March 26, 2012 at 11:23 pm
I’m already happy all by myself but I’d be happier with someone to share my life with. It also makes me feel much better to share how wonderful life can be and in bad times it’s nice to have that person to catch you when you fall. (So to speak.) I have found that sharing my life with someone who loves me just adds to the enjoyment of life itself! I understand just what you meant tho and you’re right about how that can happen when you least expect it. I’ll be watching for the ONE to appear. Lol!
March 26, 2012 at 11:25 pm
Bekkie Sanchez And, trust me, as soon as you give up looking? He (or she) will suddenly be there. It’s like a universal law or something! ;’)

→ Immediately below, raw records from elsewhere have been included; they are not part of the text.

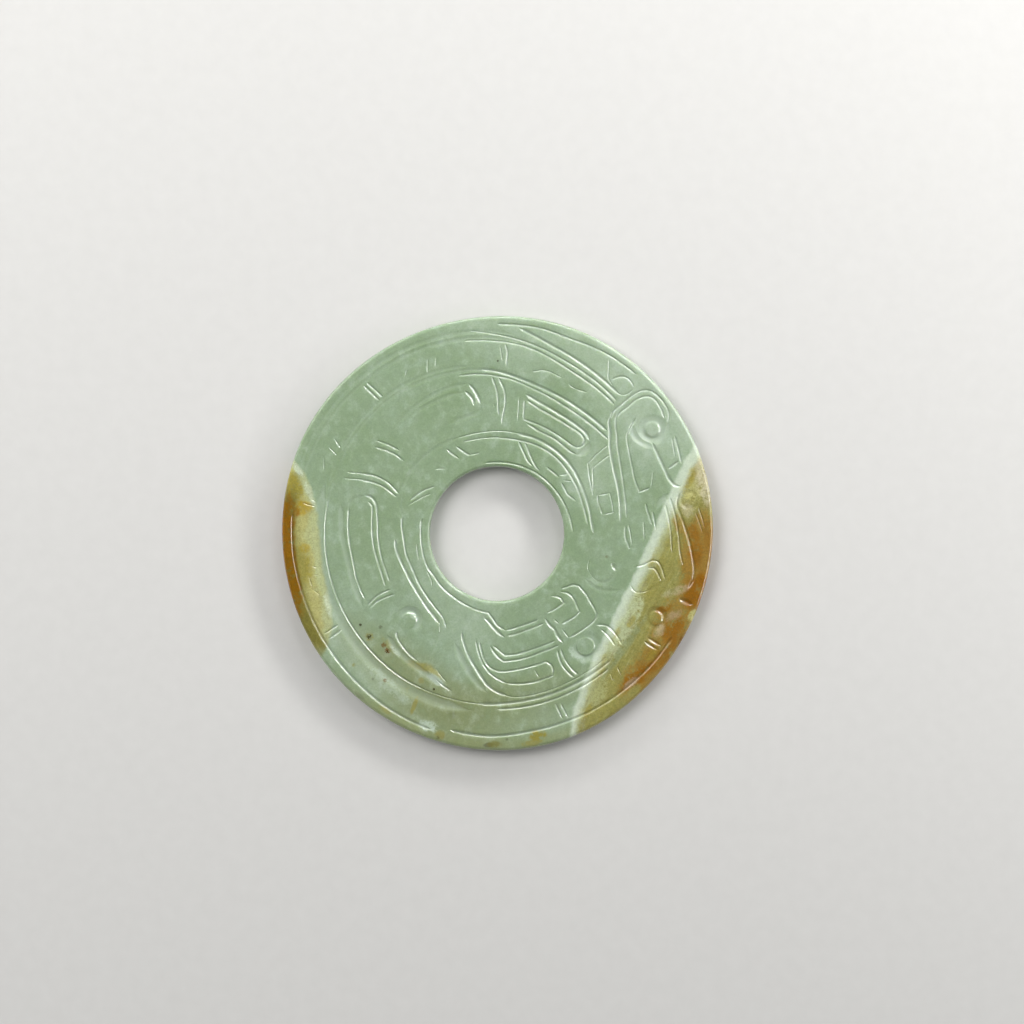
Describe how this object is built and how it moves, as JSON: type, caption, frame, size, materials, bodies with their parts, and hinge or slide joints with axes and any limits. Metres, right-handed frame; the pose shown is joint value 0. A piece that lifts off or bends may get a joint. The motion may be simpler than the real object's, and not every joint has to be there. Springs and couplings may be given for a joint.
{
  "type": "jade bi disc",
  "caption": "Flat carved jade ring with a central hole, one face cut with a coiled dragon and cloud scrolls, the other plainer.",
  "frame": {"origin": "centre of the disc on the plane of its plain underside", "axes": "+Z out of the carved face; +Y towards the top of the carving, +X towards the russet side"},
  "size_m": [0.1196, 0.1204, 0.005],
  "materials": {
    "jade": "polished celadon green nephrite with a pale vein and russet staining at the rim"
  },
  "bodies": {
    "root": {"jade_disc": "jade"}
  },
  "joints": []
}
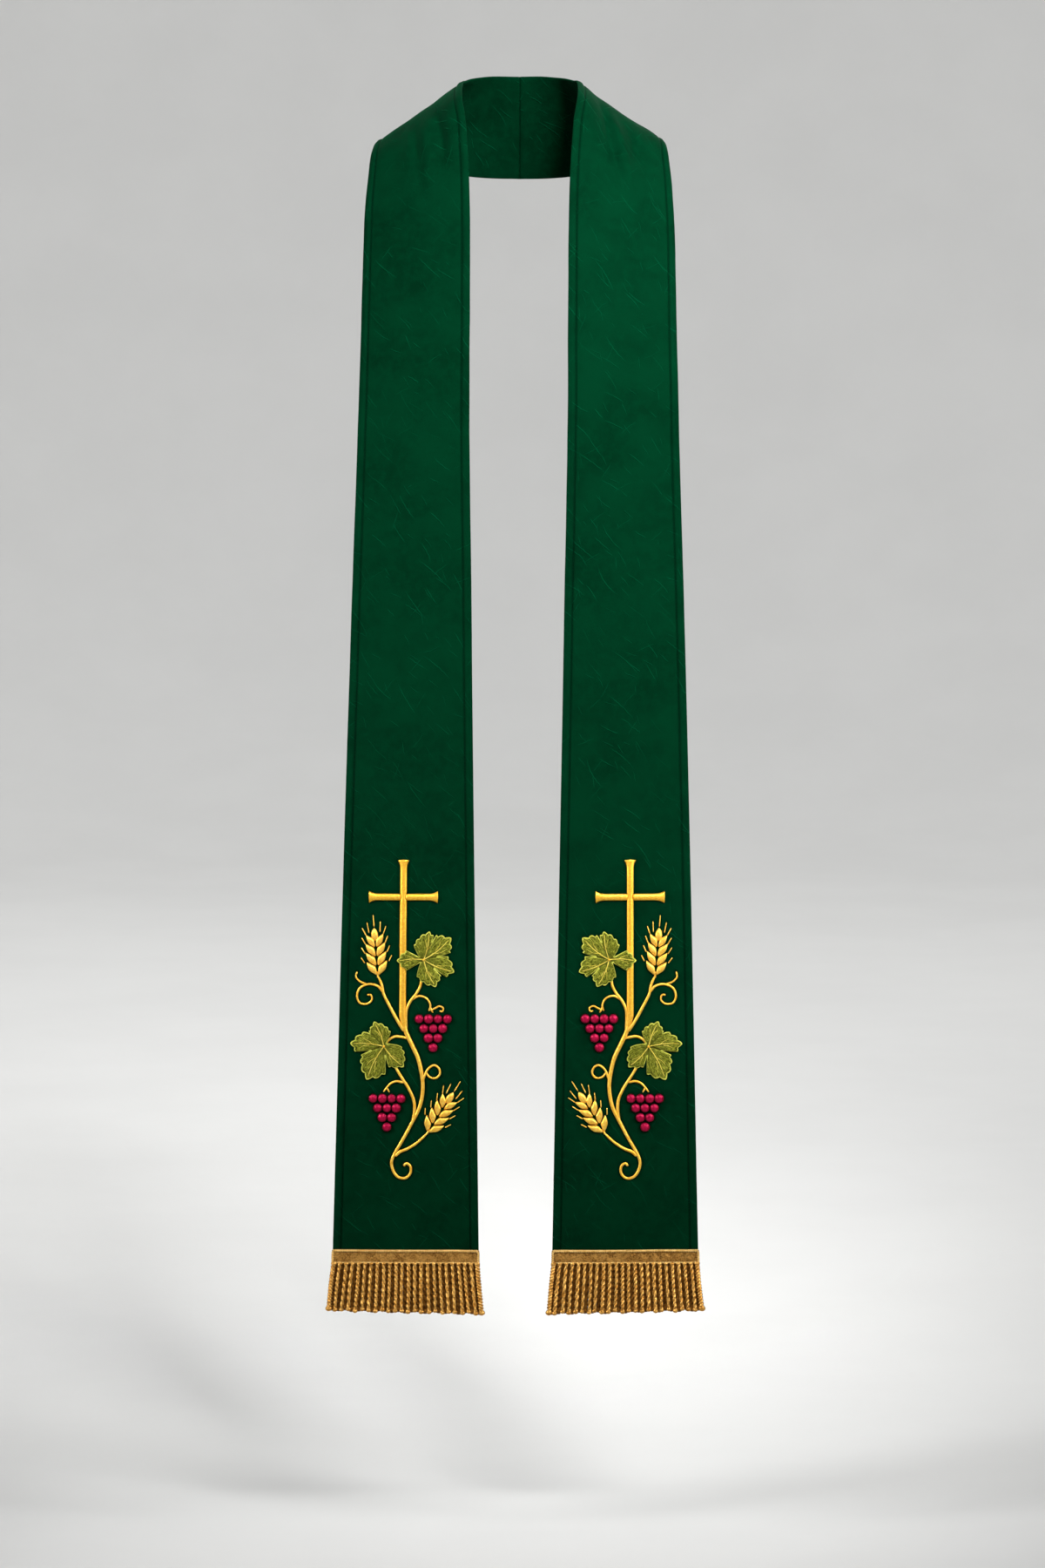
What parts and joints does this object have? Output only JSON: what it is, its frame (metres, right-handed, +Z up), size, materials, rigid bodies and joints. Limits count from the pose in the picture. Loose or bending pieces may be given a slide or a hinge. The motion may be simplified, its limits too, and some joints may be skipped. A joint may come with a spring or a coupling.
{
  "type": "clerical stole",
  "caption": "Green clerical stole, worn: raised gold crosses, vines, wheat, leaves and grapes, and a gold bullion fringe on both hems.",
  "frame": {"origin": "middle of the neck, level with the tops of the shoulders where the stole rests", "axes": "+Z up, -Y to the front, where both embroidered ends hang, +X to the viewer's right from the front"},
  "size_m": [0.3826, 0.2585, 1.2461],
  "materials": {
    "green_cloth": "matt satin weave",
    "gold_bullion": "twisted cord, soft shine",
    "gold_thread": "satin stitch",
    "leaf_thread": "satin stitch",
    "grape_thread": "satin stitch"
  },
  "bodies": {
    "root": {"half_left": "green_cloth", "fringe_left": "gold_bullion", "cross_left": "gold_thread", "vine_left": "gold_thread", "upper_leaf_left": "leaf_thread", "upper_grapes_left": "grape_thread", "upper_wheat_left": "gold_thread", "lower_leaf_left": "leaf_thread", "lower_grapes_left": "grape_thread", "lower_wheat_left": "gold_thread", "half_right": "green_cloth", "fringe_right": "gold_bullion", "cross_right": "gold_thread", "vine_right": "gold_thread", "upper_leaf_right": "leaf_thread", "upper_grapes_right": "grape_thread", "upper_wheat_right": "gold_thread", "lower_leaf_right": "leaf_thread", "lower_grapes_right": "grape_thread", "lower_wheat_right": "gold_thread"}
  },
  "joints": []
}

March 26, 2012 at 11:49 pm
Love your writing Meg and I hope you’re correct because really I have given up lately so I’ll be watching carefully. It’s like Murphy’s Law in my field. Tee hee! Your husband sounds like a sweetie from what I’ve read so far. You are one smart and lucky woman! Have a great week!
March 27, 2012 at 12:20 am
Bekkie Sanchez In my opinion, there is no such thing (smart and lucky). Today things are good, tomorrow all you-know-what breaks loose. We get good days, good weeks, and then we deal with whatever the heck else comes at us. I wish you love.
March 27, 2012 at 1:08 am
Ah Bekkie Sanchez Hello there. I tend to agree with Meg Tufano on this one but, really, what do I know? I’ve been where you are and things change on a dime. They always do. I cannot explain life. It is a complete mystery to me. But I do tend to think that when I give up my own “plan” something better happens. I have gotten myself in trouble by holding on to tight to the way I think things should go and when they don’t being disappointed. This is one of the things I love about writing…you start out going down one road and very often end up on another one…with a better view. I second Meg’s wish for blessings upon you. Surely they will come.
March 27, 2012 at 1:12 am
Despite hard work and careful planning I still believe that luck happens to some people. I realize that life is one slippery slope so I shouldn’t have assumed what I did. If you don’t like smart, it’s OK. but you are talented. You are a good writer and I enjoy reading your thoughts.”Remember that not getting what you want is sometimes a wonderful stroke of luck.” Dalai Lama Luv to you too.
March 27, 2012 at 1:15 am
Bekkie Sanchez You are one kind person! Even more blessings be upon you.
March 27, 2012 at 1:29 am
To Giselle (I’m not sure how to direct this to one person yet) I agree and I’ll send you the same quote as I sent to Meg. .”Remember that not getting what you want is sometimes a wonderful stroke of luck.” Dalai Lama I live to experience and learn.Thank you for your wise words and blessings I can always use blessings, who can’t? Lol! Writing itself is a blessing isn’t it?
March 27, 2012 at 1:33 am
Yes it is Bekkie Sanchez. What if you were given these moments in time to investigate some deeper creative purpose in your own life that can only be done in silence? Just thinking out loud here…
March 27, 2012 at 1:43 am
Once again, may I say to ALL OF YOU, how much I appreciate the lovers of hand-holding and romance I have discovered on Google+. Absolutely no one can tell me that the power of love marriage and relationships is on the wane, which is the POV presented most frequently in the press these days. You all warm my heart. Thank you.
March 29, 2012 at 11:51 am
So Diane Schaefer This does not mean that love is blind, merely that one can’t seeing it coming…because it often sneaks up on you and is a lovely surprise. What a nice story. Thank you.